The problem>
Keep only the lines of the listing that include the word "from", and copy them.
-- start of Information supplied --
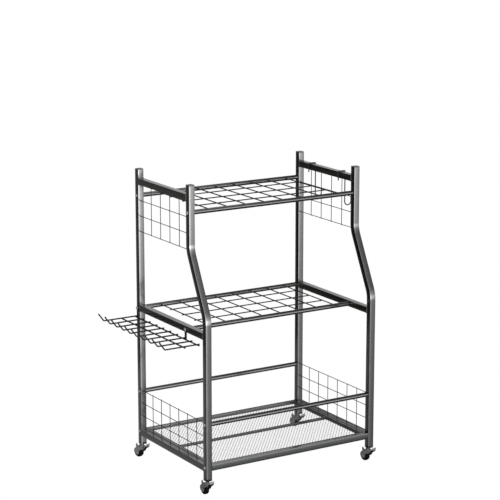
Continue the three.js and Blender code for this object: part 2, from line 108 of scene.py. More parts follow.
# Shelf grids
GRID_WIRE = 4
GRID_RISE = 4
GRID_STACK = 3.2
GRID_CROSS_WELD = (2.5, 2.5, 1.8)
DEPTH_WIRES = 8
DEPTH_WIRE_INSET = 1
CROSS_WIRES = 3
BAR_WELD = (2.8, 1.5, 2.5)
BAR_WELD_INSET = 7.7
BAR_WELD_DROP = 0.2

# Tray. Its mesh is diamonds of two bent strands: those that lean one way are flat, the others thin
TRAY_TUBE = 13
TRAY_BAR_CORNER = 1.4
TRAY_BAR_BEAD = 1.1
TRAY_BAR_OVERRUN = 0.5
DIAMOND_WIDTH = 11.9
DIAMOND_LENGTH = 14.8
STRAND_FLAT = (1.5, 0.4)
STRAND_EDGE = (0.4, 0.25)
STRAND_BOND = 1.6
STRAND_GAP = 0.1
STRAND_BENDS = (0.3, 0.7)

# Rack of hooks
RACK_WIRE = 5
RACK_PITCH = 47.3
RACK_PRONGS = 10
RACK_REACH = 126
RACK_MID_REACH = 52
RACK_STACK = 4
RACK_BEND_RADIUS = 8
RACK_TIP = (20, 27)
RACK_TAB = (12, 2.5)
RACK_DROP = 28
RACK_INSET = 18
RACK_OVERRUN = 4
RACK_WELD = (2.5, 2.5, 1.7)
TAB_BEND_RADIUS = 2.4
TAB_CORNER = 0.5
TAB_ARC_STEPS = 12

# S-hooks
HOOK_WIRE = 4
HOOK_BEND_RADIUS = 3.5
HOOK_MOUTH_RADIUS = 13
HOOK_BACK_LENGTH = 32.3
HOOK_FRONT_RISE = 16

# Bolts: the head as (radius, height, sides), from under its flange into its hexagon socket
SHANK_RADIUS = 3
HEAD_HEIGHT = 4
HEAD_PROFILE = (
    (SHANK_RADIUS, -0.02, 0), (5.4, 0, 0), (5.9, 0.25, 0), (5.9, 0.85, 0), (5.7, 1.2, 0),
    (5.35, 1.9, 0), (4.85, 2.75, 0), (4.1, 3.45, 0), (3.2, 3.85, 0), (2.75, 3.92, 0),
    (2.3, 3.75, 6), (2.2, 1.5, 6),
)

# Caster forks. Leg rows are (height, back edge, front edge), and profiles are (radius, height)
AXLE_HEIGHT = 17.78
TRAIL = 17.5
CROWN_TOP = 41
PLATE = 2.2
FORK_HALF = 10.4
FORK_BACK = -18
FORK_BACK_CURVE = 0.8
FORK_FILLET = 3.6
FILLET_STEPS = 6
FORK_COLUMNS = 8
FORK_BEVEL = 0.35
LEG_ROWS = (
    (9.9, -20.5, -14.5), (10.4, -23, -12.9), (12, -26.4, -11.6), (14.5, -29.6, -10.8),
    (17.8, -31.5, -10.4), (22, -32, -9.6), (25.5, -31.8, -7.8), (28, -31, -4), (30, -29.6, 1),
    (32.5, -27, 8), (34.5, -24.4, 11),
)
EAR = (
    (-21, 33), (-9, 39), (-8, 41), (-13.5, 43.2), (-19.5, 49.6), (-21.6, 50), (-22.6, 48),
    (-23.2, 40),
)
EAR_INSET = 0.05
RACE = (
    (7, -1), (8.8, -0.6), (9.6, -0.2), (9.7, 0.3), (9.5, 0.6), (9, 0.75), (9, 0.9), (9.4, 1.05),
    (9.2, 1.4), (8.4, 1.8), (7, 2.1), (6, 2.15),
)
STEM = (
    (4.6, 1.9), (5, 2.3), (5, 7.9), (5.4, 8.1), (5.4, 10.2), (4, 10.21), (4, 33.7), (3.4, 34.4),
)
AXLE_NUT = ((2, 0), (2, 10.3), (2.4, 10.4), (2.3, 10.9), (1.9, 11.3), (1, 11.4))
HEADINGS = {"front_left": -87, "rear_left": -70, "front_right": -80, "rear_right": -70}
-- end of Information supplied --
Answer in full>
Continue the three.js and Blender code for this object: part 2, from line 108 of scene.py. More parts follow.
# Bolts: the head as (radius, height, sides), from under its flange into its hexagon socket